Pick out all lines of the entries that include the word "with" and copy them.

-*-*-

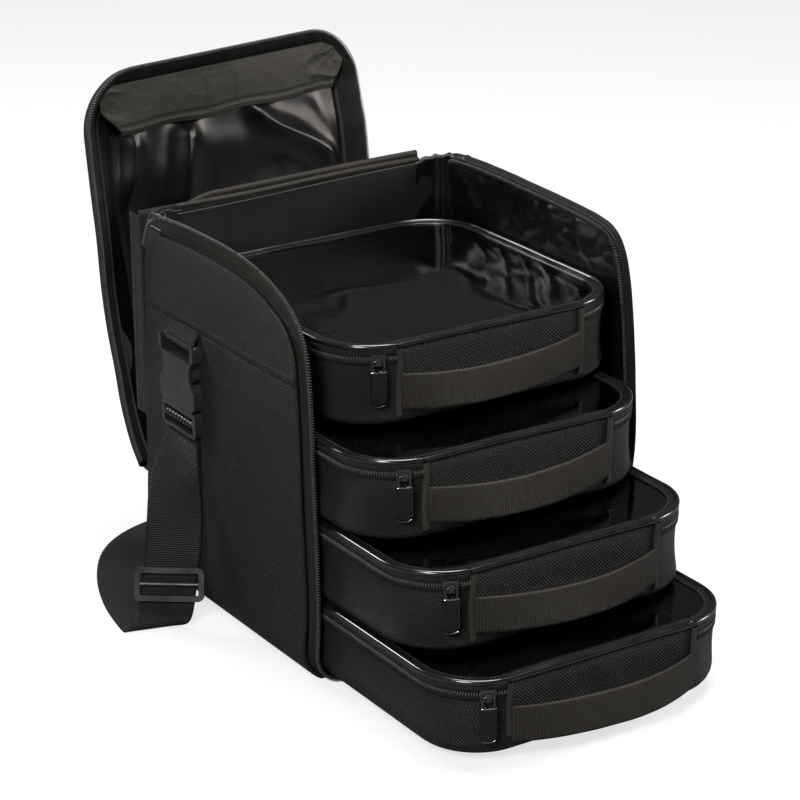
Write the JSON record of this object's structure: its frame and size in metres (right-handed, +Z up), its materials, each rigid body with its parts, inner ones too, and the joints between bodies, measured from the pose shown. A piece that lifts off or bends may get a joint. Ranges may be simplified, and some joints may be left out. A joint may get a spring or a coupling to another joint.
{
  "type": "rolling makeup case",
  "caption": "Soft-sided black make-up case standing open: zipped clear-topped pouches pulled out in steps like drawers, padded cover thrown back, buckled shoulder strap.",
  "frame": {"origin": "on the ground, under the middle of the case body", "axes": "+X across the width to the case's right as seen from the open front, -Y out of the open front, +Z up"},
  "size_m": [0.4962, 0.6708, 0.4453],
  "materials": {
    "case_fabric": "black polyester twill over thin padding",
    "satin_lining": "dark grey satin with soft folds",
    "zip_tape": "black herringbone zip tape with nylon coil",
    "webbing": "black ribbed webbing",
    "clear_vinyl": "clear glossy PVC sheet",
    "buckle_plastic": "dark grey moulded acetal, satin",
    "zip_plastic": "black enamelled slider and pull",
    "stiffening_board": "grey board, hidden between panel and lining"
  },
  "bodies": {
    "case": {"base_panel": "case_fabric", "base_board": "stiffening_board", "back_panel": "case_fabric", "side_panel_left": "case_fabric", "side_panel_right": "case_fabric", "body_lining": "satin_lining", "body_zip": "zip_tape", "hinge_welt": "case_fabric", "strap_tabs": "webbing", "buckle_shell_left": "buckle_plastic", "buckle_shell_right": "buckle_plastic", "buckle_plug_left": "buckle_plastic", "buckle_plug_right": "buckle_plastic", "strap_double_left": "webbing", "strap_adjuster": "buckle_plastic", "strap_long": "webbing"},
    "cover_top": {"cover_top_panel": "case_fabric", "cover_top_lining": "satin_lining", "cover_top_zip": "zip_tape"},
    "cover_front": {"cover_front_panel": "case_fabric", "cover_front_lining": "satin_lining", "cover_front_zip": "zip_tape"},
    "pouch_1": {"pouch_tray_1": "case_fabric", "pouch_zip_1": "zip_tape", "pouch_handle_1": "webbing", "pouch_lid_rim_1": "case_fabric", "pouch_window_1": "clear_vinyl"},
    "pouch_slider_1": {"pouch_slider_1": "zip_plastic"},
    "pouch_pull_1": {"pouch_pull_1": "zip_plastic"},
    "pouch_2": {"pouch_tray_2": "case_fabric", "pouch_zip_2": "zip_tape", "pouch_handle_2": "webbing", "pouch_lid_rim_2": "case_fabric", "pouch_window_2": "clear_vinyl"},
    "pouch_slider_2": {"pouch_slider_2": "zip_plastic"},
    "pouch_pull_2": {"pouch_pull_2": "zip_plastic"},
    "pouch_3": {"pouch_tray_3": "case_fabric", "pouch_zip_3": "zip_tape", "pouch_handle_3": "webbing", "pouch_lid_rim_3": "case_fabric", "pouch_window_3": "clear_vinyl"},
    "pouch_slider_3": {"pouch_slider_3": "zip_plastic"},
    "pouch_pull_3": {"pouch_pull_3": "zip_plastic"},
    "pouch_4": {"pouch_tray_4": "case_fabric", "pouch_zip_4": "zip_tape", "pouch_handle_4": "webbing"},
    "pouch_lid_4": {"pouch_lid_rim_4": "case_fabric", "pouch_window_4": "clear_vinyl"},
    "pouch_slider_4": {"pouch_slider_4": "zip_plastic"},
    "pouch_pull_4": {"pouch_pull_4": "zip_plastic"},
    "main_slider_left": {"main_slider_left": "zip_plastic"},
    "main_pull_left": {"main_pull_left": "zip_plastic"},
    "buckle_arm_left_front": {"buckle_arm_left_front": "buckle_plastic"},
    "buckle_arm_left_back": {"buckle_arm_left_back": "buckle_plastic"},
    "main_slider_right": {"main_slider_right": "zip_plastic"},
    "main_pull_right": {"main_pull_right": "zip_plastic"},
    "buckle_arm_right_front": {"buckle_arm_right_front": "buckle_plastic"},
    "buckle_arm_right_back": {"buckle_arm_right_back": "buckle_plastic"}
  },
  "joints": [
    {"name": "cover_hinge", "type": "hinge", "parent": "case", "child": "cover_top", "pos_m": [0, 0.1509, 0.3474], "axis": [1, 0, 0], "range_deg": [0, 120]},
    {"name": "cover_fold", "type": "hinge", "parent": "cover_top", "child": "cover_front", "pos_m": [0, 0.2049, 0.092], "axis": [-0.9836, -0.1805, 0], "range_deg": [0, 70]},
    {"name": "pouch_1_slide", "type": "slide", "parent": "case", "child": "pouch_1", "axis": [0, -1, 0], "range_m": [-0.1994, 0.09]},
    {"name": "pouch_1_zip", "type": "hinge", "parent": "pouch_1", "child": "pouch_slider_1", "pos_m": [-0.097, -0.2857, 0.0648], "axis": [0, 0, -1], "range_deg": [-10, 50]},
    {"name": "pouch_1_pull", "type": "hinge", "parent": "pouch_slider_1", "child": "pouch_pull_1", "pos_m": [-0.1243, -0.34425, 0.0648], "axis": [-0.9063, 0.4226, 0], "range_deg": [0, 100]},
    {"name": "pouch_2_slide", "type": "slide", "parent": "case", "child": "pouch_2", "axis": [0, -1, 0], "range_m": [-0.1434, 0.146]},
    {"name": "pouch_2_zip", "type": "hinge", "parent": "pouch_2", "child": "pouch_slider_2", "pos_m": [-0.095, -0.2297, 0.1371], "axis": [0, 0, -1], "range_deg": [-10, 50]},
    {"name": "pouch_2_pull", "type": "hinge", "parent": "pouch_slider_2", "child": "pouch_pull_2", "pos_m": [-0.1223, -0.28825, 0.1371], "axis": [-0.9063, 0.4226, 0], "range_deg": [0, 100]},
    {"name": "pouch_3_slide", "type": "slide", "parent": "case", "child": "pouch_3", "axis": [0, -1, 0], "range_m": [-0.0754, 0.214]},
    {"name": "pouch_3_zip", "type": "hinge", "parent": "pouch_3", "child": "pouch_slider_3", "pos_m": [-0.095, -0.1617, 0.2094], "axis": [0, 0, -1], "range_deg": [-10, 50]},
    {"name": "pouch_3_pull", "type": "hinge", "parent": "pouch_slider_3", "child": "pouch_pull_3", "pos_m": [-0.1223, -0.22025, 0.2094], "axis": [-0.9063, 0.4226, 0], "range_deg": [0, 100]},
    {"name": "pouch_4_slide", "type": "slide", "parent": "case", "child": "pouch_4", "axis": [0, -1, 0], "range_m": [-0.0044, 0.285]},
    {"name": "pouch_4_zip", "type": "hinge", "parent": "pouch_4", "child": "pouch_slider_4", "pos_m": [-0.074, -0.0907, 0.2817], "axis": [0, 0, -1], "range_deg": [-10, 50]},
    {"name": "pouch_4_pull", "type": "hinge", "parent": "pouch_slider_4", "child": "pouch_pull_4", "pos_m": [-0.1013, -0.14925, 0.2817], "axis": [-0.9063, 0.4226, 0], "range_deg": [0, 100]},
    {"name": "pouch_4_lid", "type": "hinge", "parent": "pouch_4", "child": "pouch_lid_4", "pos_m": [0.012, -0.1472, 0.2917], "axis": [1, 0, 0], "range_deg": [0, 170]},
    {"name": "main_zip_left", "type": "slide", "parent": "case", "child": "main_slider_left", "axis": [0, -1, 0], "range_m": [0, 0.19]},
    {"name": "main_pull_left", "type": "hinge", "parent": "main_slider_left", "child": "main_pull_left", "pos_m": [-0.1548, 0.1175, 0.3482], "axis": [0, -1, 0], "range_deg": [0, 100]},
    {"name": "buckle_arm_left_front_flex", "type": "hinge", "parent": "case", "child": "buckle_arm_left_front", "pos_m": [-0.1705, 0.0425, 0.1948], "axis": [-1, 0, 0], "range_deg": [0, 6], "stiffness_Nm_per_rad": 0.5},
    {"name": "buckle_arm_left_back_flex", "type": "hinge", "parent": "case", "child": "buckle_arm_left_back", "pos_m": [-0.1705, 0.0815, 0.1948], "axis": [1, 0, 0], "range_deg": [0, 6], "stiffness_Nm_per_rad": 0.5},
    {"name": "main_zip_right", "type": "slide", "parent": "case", "child": "main_slider_right", "axis": [0, -1, 0], "range_m": [0, 0.19]},
    {"name": "main_pull_right", "type": "hinge", "parent": "main_slider_right", "child": "main_pull_right", "pos_m": [0.1676, 0.1175, 0.3482], "axis": [0, -1, 0], "range_deg": [0, 100]},
    {"name": "buckle_arm_right_front_flex", "type": "hinge", "parent": "case", "child": "buckle_arm_right_front", "pos_m": [0.1705, 0.0425, 0.1948], "axis": [-1, 0, 0], "range_deg": [0, 6], "stiffness_Nm_per_rad": 0.5},
    {"name": "buckle_arm_right_back_flex", "type": "hinge", "parent": "case", "child": "buckle_arm_right_back", "pos_m": [0.1705, 0.0815, 0.1948], "axis": [1, 0, 0], "range_deg": [0, 6], "stiffness_Nm_per_rad": 0.5}
  ],
  "couplings": [
    {"joint": "buckle_arm_left_back_flex", "follows": "buckle_arm_left_front_flex", "ratio": 1},
    {"joint": "buckle_arm_right_back_flex", "follows": "buckle_arm_right_front_flex", "ratio": 1}
  ]
}
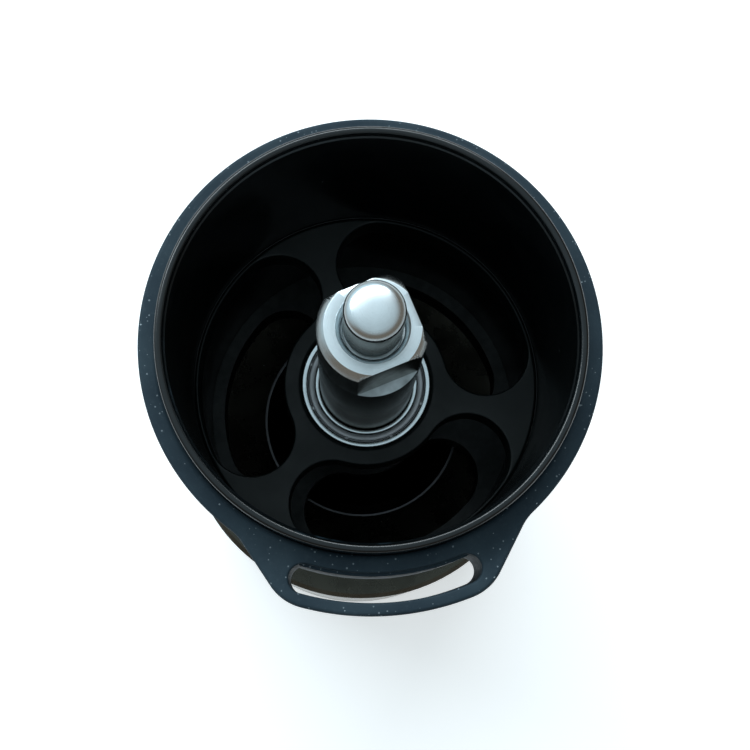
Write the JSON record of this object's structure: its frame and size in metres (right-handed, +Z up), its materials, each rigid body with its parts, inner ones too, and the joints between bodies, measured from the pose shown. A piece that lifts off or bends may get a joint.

-*-*-

FULL OUTPUT
Write the JSON record of this object's structure: its frame and size in metres (right-handed, +Z up), its materials, each rigid body with its parts, inner ones too, and the joints between bodies, measured from the pose shown. A piece that lifts off or bends may get a joint. Ranges may be simplified, and some joints may be left out. A joint may get a spring or a coupling to another joint.
    "satin_lining": "dark grey satin with soft folds",
    "zip_tape": "black herringbone zip tape with nylon coil",
Write the JSON record of this object's structure: its frame and size in metres (right-handed, +Z up), its materials, each rigid body with its parts, inner ones too, and the joints between bodies, measured from the pose shown. A piece that lifts off or bends may get a joint.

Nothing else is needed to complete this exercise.